Your answer is a single number: the count of lines that contain the string "scene".

> **Data shown**:
******
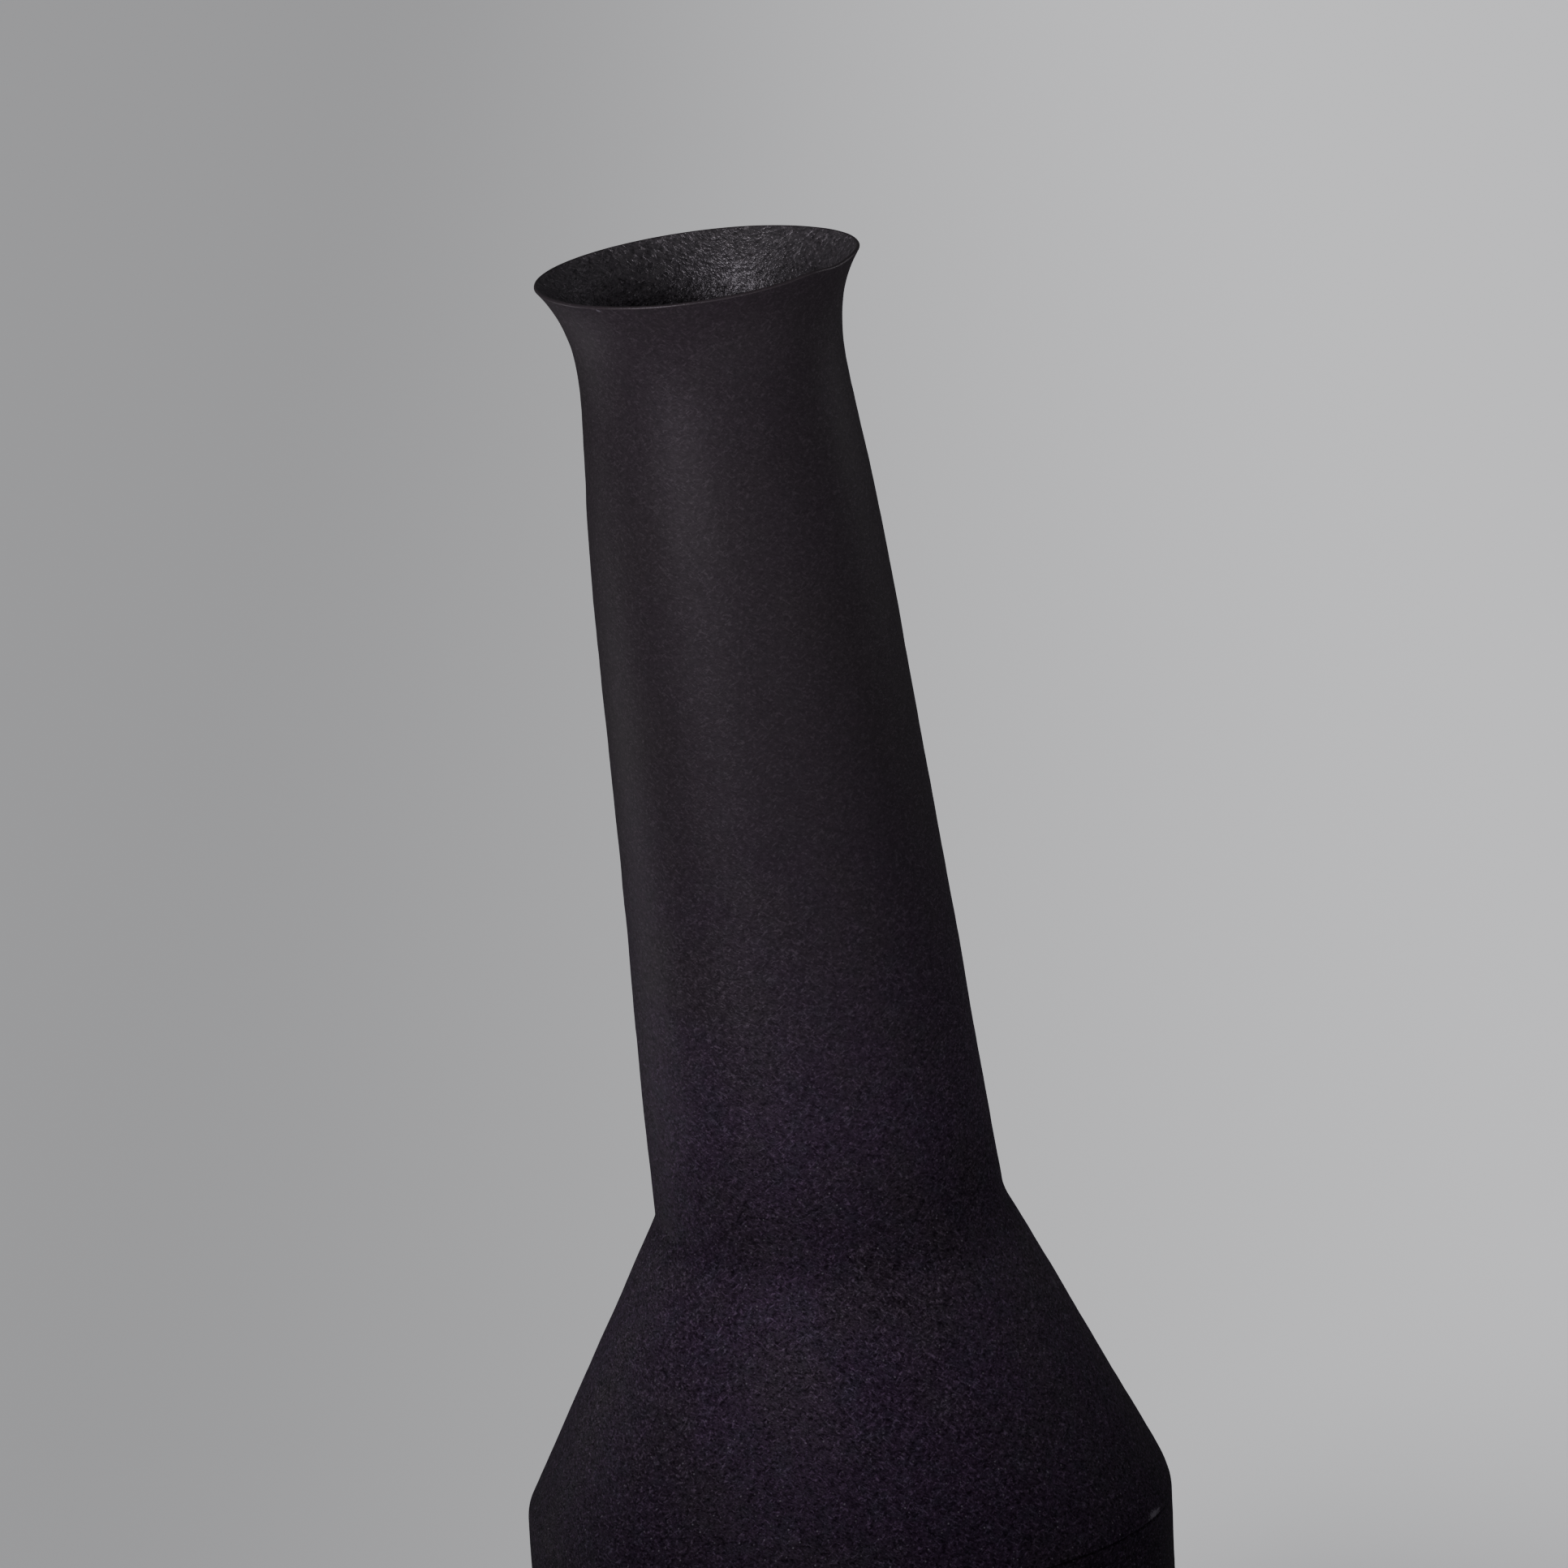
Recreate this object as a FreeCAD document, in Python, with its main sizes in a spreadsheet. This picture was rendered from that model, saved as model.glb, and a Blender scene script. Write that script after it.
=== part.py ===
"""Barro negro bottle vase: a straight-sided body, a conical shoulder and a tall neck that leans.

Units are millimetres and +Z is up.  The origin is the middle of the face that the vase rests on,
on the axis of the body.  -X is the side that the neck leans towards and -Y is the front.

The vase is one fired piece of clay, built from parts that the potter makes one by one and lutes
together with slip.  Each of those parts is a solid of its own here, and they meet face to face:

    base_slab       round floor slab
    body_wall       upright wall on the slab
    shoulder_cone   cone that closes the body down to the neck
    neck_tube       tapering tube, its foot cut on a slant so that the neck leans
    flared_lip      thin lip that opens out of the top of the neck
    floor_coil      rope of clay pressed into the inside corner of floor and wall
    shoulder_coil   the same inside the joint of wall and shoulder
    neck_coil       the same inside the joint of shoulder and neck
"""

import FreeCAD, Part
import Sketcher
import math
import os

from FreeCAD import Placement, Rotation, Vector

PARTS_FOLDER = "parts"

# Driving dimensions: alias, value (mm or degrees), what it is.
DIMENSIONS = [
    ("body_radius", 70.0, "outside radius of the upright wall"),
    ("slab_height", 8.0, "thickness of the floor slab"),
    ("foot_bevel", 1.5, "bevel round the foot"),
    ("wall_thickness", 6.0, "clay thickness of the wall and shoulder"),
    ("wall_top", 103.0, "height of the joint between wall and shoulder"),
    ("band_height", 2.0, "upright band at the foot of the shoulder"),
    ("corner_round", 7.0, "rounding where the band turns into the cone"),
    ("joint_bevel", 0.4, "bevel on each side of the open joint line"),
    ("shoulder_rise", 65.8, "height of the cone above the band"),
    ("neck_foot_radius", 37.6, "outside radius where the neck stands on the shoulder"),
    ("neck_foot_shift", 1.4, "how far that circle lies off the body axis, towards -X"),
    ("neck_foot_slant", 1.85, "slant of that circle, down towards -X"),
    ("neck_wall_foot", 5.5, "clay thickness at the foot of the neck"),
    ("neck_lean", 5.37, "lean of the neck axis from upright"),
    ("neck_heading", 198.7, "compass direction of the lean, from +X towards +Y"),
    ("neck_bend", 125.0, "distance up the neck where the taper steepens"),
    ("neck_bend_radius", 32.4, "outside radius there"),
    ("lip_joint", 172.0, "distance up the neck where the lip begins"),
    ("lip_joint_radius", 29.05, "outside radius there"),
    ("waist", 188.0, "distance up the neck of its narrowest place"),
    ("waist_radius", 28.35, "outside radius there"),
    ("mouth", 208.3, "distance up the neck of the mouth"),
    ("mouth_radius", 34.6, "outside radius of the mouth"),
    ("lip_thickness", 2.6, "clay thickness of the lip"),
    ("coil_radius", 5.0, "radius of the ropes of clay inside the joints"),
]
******
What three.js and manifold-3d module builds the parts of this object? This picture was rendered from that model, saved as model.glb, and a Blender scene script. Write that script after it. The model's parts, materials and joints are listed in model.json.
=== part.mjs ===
******
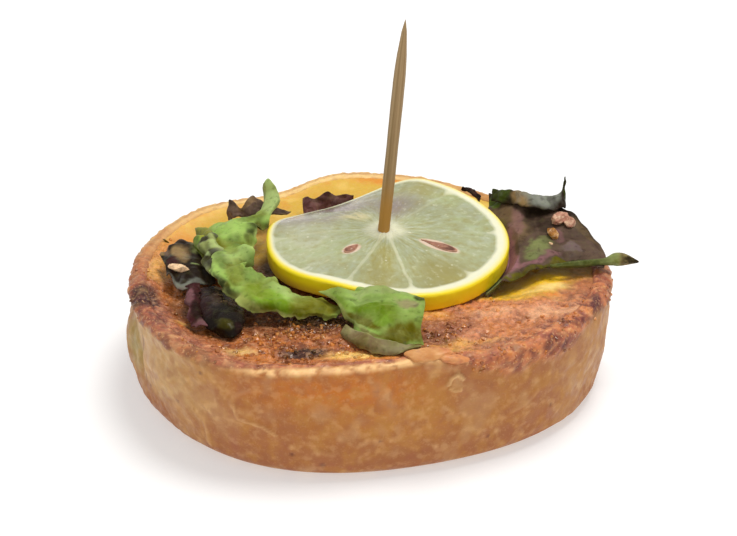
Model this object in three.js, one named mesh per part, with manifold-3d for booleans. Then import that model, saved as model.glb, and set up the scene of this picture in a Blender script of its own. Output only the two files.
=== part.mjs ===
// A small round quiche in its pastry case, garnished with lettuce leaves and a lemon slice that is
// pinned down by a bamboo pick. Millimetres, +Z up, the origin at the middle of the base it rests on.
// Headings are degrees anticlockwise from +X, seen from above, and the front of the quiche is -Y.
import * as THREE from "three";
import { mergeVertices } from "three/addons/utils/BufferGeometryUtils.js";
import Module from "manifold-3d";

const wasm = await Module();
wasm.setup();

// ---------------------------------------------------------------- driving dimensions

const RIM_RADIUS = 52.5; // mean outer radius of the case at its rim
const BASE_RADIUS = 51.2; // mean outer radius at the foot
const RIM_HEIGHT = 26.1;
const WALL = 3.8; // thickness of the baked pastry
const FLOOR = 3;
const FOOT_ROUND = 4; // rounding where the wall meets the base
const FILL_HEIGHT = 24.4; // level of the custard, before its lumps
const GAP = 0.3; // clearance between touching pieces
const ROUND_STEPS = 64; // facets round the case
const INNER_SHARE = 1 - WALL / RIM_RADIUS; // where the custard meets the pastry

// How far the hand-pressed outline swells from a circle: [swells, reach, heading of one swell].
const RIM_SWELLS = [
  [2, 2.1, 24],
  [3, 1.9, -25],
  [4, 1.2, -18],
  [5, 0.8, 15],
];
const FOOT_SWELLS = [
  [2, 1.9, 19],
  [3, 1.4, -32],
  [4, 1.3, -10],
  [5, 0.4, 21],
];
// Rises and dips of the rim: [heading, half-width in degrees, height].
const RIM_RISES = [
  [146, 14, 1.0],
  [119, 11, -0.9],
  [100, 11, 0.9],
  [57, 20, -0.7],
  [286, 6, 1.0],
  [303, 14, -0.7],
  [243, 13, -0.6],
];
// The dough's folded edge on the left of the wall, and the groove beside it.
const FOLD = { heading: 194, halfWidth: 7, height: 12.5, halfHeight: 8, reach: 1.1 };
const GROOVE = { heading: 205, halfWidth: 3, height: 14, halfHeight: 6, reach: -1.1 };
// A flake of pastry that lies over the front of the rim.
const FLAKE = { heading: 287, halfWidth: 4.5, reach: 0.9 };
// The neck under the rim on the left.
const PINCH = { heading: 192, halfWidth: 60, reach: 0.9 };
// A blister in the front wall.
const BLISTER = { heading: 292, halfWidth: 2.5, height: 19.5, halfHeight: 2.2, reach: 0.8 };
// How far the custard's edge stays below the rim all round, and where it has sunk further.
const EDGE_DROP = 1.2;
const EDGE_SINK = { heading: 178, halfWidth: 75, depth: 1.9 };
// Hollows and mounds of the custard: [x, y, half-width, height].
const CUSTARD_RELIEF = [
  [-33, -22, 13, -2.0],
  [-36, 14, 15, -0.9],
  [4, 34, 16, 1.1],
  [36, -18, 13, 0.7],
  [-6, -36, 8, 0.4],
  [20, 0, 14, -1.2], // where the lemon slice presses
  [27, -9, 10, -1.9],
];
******
> **Problem solution**: 3